The use of drugs to control the children was prevalent. One 13-year-old boy told researchers, "They gave me pills that made me crazy. When the craziness got in my head I beat people and hurt them until they bled." Attempts to rehabilitate former child soldiers have shown that some did not understand the consequences of what they had been involved in. One 14-year-old told a psychologist: "I killed, but I ain't killed that much."

A Human Rights Watch investigation in Colombia has found that 30 per cent of guerrilla units are made up of children, some as young as eight. Both they and the security forces routinely recruit children for combat - guerrillas call them "little bees", because they are able to sting before their targets realise they are under attack. To control their fear they drink milk mixed with gunpowder.

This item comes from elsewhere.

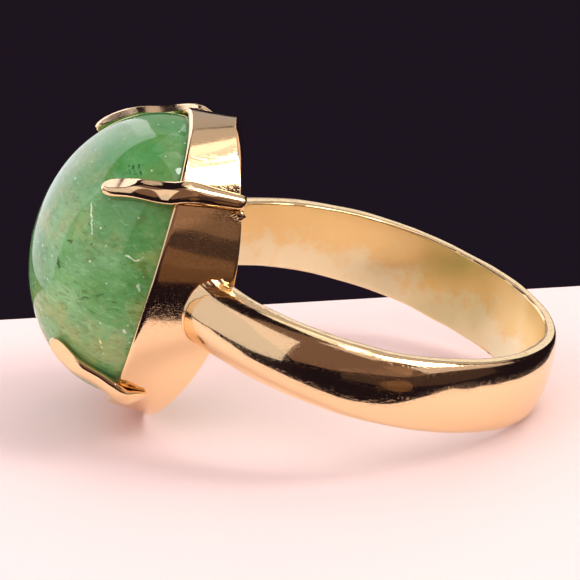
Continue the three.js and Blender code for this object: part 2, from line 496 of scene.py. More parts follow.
def new_material(name: str) -> tuple[bpy.types.Material, Sheet]:
    """An empty material and the sheet to lay its nodes on.

    Args:
        name: the material's name.

    Returns:
        The material and its sheet.
    """
    material = bpy.data.materials.new(name)
    material.use_nodes = True
    return material, Sheet(material.node_tree)


def millimetre_place(sheet: Sheet) -> Socket:
    """Object coordinates in the ring's own frame, in millimetres.

    Args:
        sheet: where the nodes go.

    Returns:
        The coordinates.
    """
    coords = sheet.add("TexCoord").outputs["Object"]
    shift = (-FORM.shift_x, 0.0, -FORM.shift_z)
    scaled = sheet.add("Mapping", {"Vector": coords, "Scale": (1 / MM,) * 3, "Location": shift})
    turn = (0.0, -math.radians(FORM.lean), 0.0)
    return sheet.add("Mapping", {"Vector": scaled.outputs[0], "Rotation": turn}).outputs[0]


class WearMarks(Effect):
    """Fine wear on polished gold: hairline scratches, a soft bloom, grain and brush marks.

    Its inputs are the place, the plain roughness and the strength of each kind of mark. It
    puts out the roughness and the height of the surface.
    """

    NAME = "wear_marks"
    INPUTS = (
        ("Place", "Vector"),
        ("Roughness", "Float"),
        ("Scratch", "Float"),
        ("Bloom", "Float"),
        ("Grain", "Float"),
        ("Brush", "Float"),
    )
    OUTPUTS = (("Roughness", "Float"), ("Height", "Float"))
    HAIRS = (((0.3, 0.2, 0.5), 2.2), ((1.1, -0.5, 1.9), 3.0), ((-0.7, 0.9, -1.0), 2.6))  # turn, pitch
    HAIR_STRETCH = (0.35, 7.0, 7.0)
    BRUSH_STRETCH = (7.0, 3.5, 0.8)
    HAIR_ROUGHNESS = 0.12

    @classmethod
    def lay(cls, sheet: Sheet, given: bpy.types.NodeOutputs) -> dict[str, Socket]:
        """Lays out the wear.

        Args:
            sheet: where the nodes go.
            given: the group's inputs, by name.

        Returns:
            The roughness and the height.
        """
        place = given["Place"]
        hairs = []
        for turn, pitch in cls.HAIRS:
            noise = sheet.noise(sheet.mapped(place, cls.HAIR_STRETCH, turn), pitch, 2.0)
            hairs.append(sheet.remap(noise.outputs[0], 0.60, 0.72, 0.0, 1.0))
        lines = sheet.math("MAXIMUM", sheet.math("MAXIMUM", hairs[0], hairs[1]), hairs[2])
        marked = sheet.math("MULTIPLY", lines, given["Scratch"])
        cloud = sheet.noise(place, 0.7, 4.0, 0.6)
        bloom = sheet.remap(cloud.outputs[0], 0.42, 0.68, 0.0, 1.0)
        rough = sheet.math("MULTIPLY_ADD", bloom, given["Bloom"], given["Roughness"])
        rough = sheet.math("MULTIPLY_ADD", marked, cls.HAIR_ROUGHNESS, rough)
        grain = sheet.noise(place, 9.0, 2.0)
        fine = sheet.math("MULTIPLY", grain.outputs[0], given["Grain"])
        brushed = sheet.noise(sheet.mapped(place, cls.BRUSH_STRETCH), 1.0, 3.0, 0.6)
        fine = sheet.math("MULTIPLY_ADD", brushed.outputs[0], given["Brush"], fine)
        return {"Roughness": rough, "Height": sheet.math("SUBTRACT", fine, marked)}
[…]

Another account came from Uganda, where thousands of children have been abducted to fight with the Sudanese-backed Lord's Resistance Army. "One boy tried to escape, but he was caught. Five people were beating him. Then they made us and the other new captives kill him with a stick. I felt sick. After we killed him they made us smear his blood on our arms." This was the experience of a girl of 16.

While the plight of child soldiers in lawless and chaotic Third World conflicts cannot be compared to that of 17-year-olds recruited by governments in the West, campaigners believe that by refusing to raise their own minimum recruitment ages, Western governments such as Britain and the US are part of the problem.

A Ministry of Defence spokesman said Britain wanted to keep the minimum age for deployment in hostilities at 17. "We think that to raise it above that would be damaging to our operational capability. We are very careful to ensure that soldiers are fully trained both physically and mentally, but we believe 17 for deployment is a fine age. This is when young men and women are at the peak of their physical and mental abilities."

But for Lotte Leicht of Human Rights Watch, any country which objects to the straight-18 proposal is part of the problem. "If the British army is recruiting at 16 because it needs to catch young men at the peak of their physical fitness, then they are relying on the same arguments we hear from Kabila," she said. (Laurent Kabila, the ruler of Congo, has a regular army believed to include up to 20,000 child soldiers.) "European governments cannot lecture to the rest of the world unless they first clean up their own act."

The European Parliament has agreed to debate a resolution later this month calling on all EU governments to set the threshold for recruitment at 18. Internationally one of the biggest obstacles to the campaign is the US which, keen to continue recruiting at 17, has blocked progress on a protocol to the UN Convention on the Rights of the Child. Yet minors make up fewer than half of 1 per cent of the active US military.


WHILE the UN definition of a minor is anyone under 18, existing international law sets 15 as the minimum age for recruitment into armed forces and participation in hostilities, writes Katherine Butler. Under the new international treaty establishing the International Criminal Court, the use of soldiers aged under 15 is a war crime.

Britain is one of many Western countries which recruits soldiers at 16 (the Ministry of Defence specifies that it is 16 and a quarter). The first year is spent in training, but shortly after they are 17, Britain allows them into combat, the only EU country to do so. British soldiers under 18 fought and died in the Falklands and the Gulf War, although for duties in Northern Ireland soldiers must be 18.

The army likes to recruit young people straight from school, says the MoD, because they are still in "learning mode" and therefore attuned to training.

Forty-nine countries, including 13 of the 15 EU member states, still recruit under-18s into the armed forces. The youngest official recruitment age is 13 in Uganda; in Laos soldiers are conscripted into the army at 15. Germany uses 16-year-old border guards.